Food & Drinks

Reduce your meat intake with this light and easy mushroom and chicken larb recipe

A simple and tasty shared meal!

Served in lettuce cups, this blend of chicken mince, Meadow Mushrooms and Thai flavours, from Bunny Eats Design, is a light, easy and tasty shared meal that's better for you and kinder on the planet and your wallet.
  • 1 Tbsp cooking oil
  • 400g Meadow White Button Mushrooms, finely diced
  • 400g chicken mince
  • 4 garlic cloves, minced
  • 2 Tbsp lemongrass paste
  • 2 tsp sugar
  • 1 chilli, thinly sliced
  • 2 petite cos lettuces
  • 3 Tbsp lemon or lime juice
  • 3 Tbsp fish sauce
  • 1/2 red onion, diced
  • 1 cup diced cucumber
  • Big handful of roughly chopped mint, coriander, Thai basil
  1. Heat a large frying pan or wok over medium-high heat and add oil. Add mushrooms, mince, garlic, lemongrass, sugar and chilli.
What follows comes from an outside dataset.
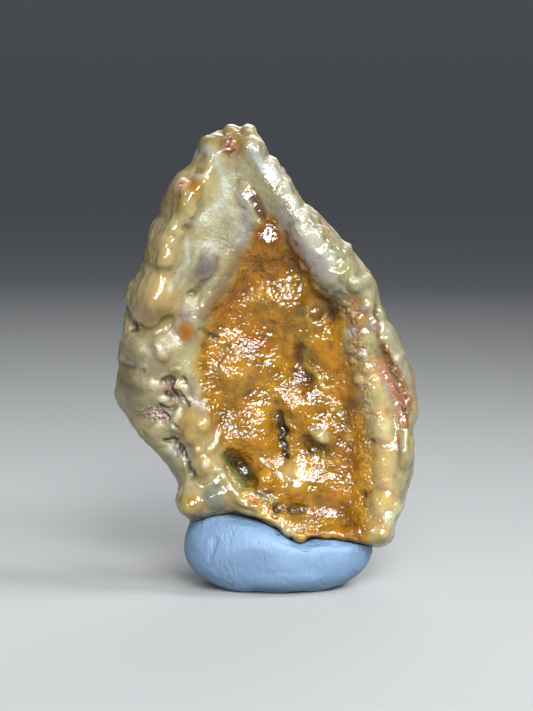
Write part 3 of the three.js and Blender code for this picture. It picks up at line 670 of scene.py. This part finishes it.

Fry for 10 minutes, breaking up mince and stirring to cook evenly. Keep frying until liquid from mushrooms is cooked off and mince is cooked.
  2. Meanwhile, slice off 3cm from lettuce stems. Peel away lettuce leaves, washing thoroughly. Allow to drain in a colander. Once dry, arrange lettuce cups on a platter or plates.
  3. Remove mince from heat. Stir in lime or lemon juice, fish sauce, onion, cucumber and chopped herbs.
  4. Spoon larb mixture into lettuce cups or let everyone assemble their own. Serve with your favourite chilli or hot sauce.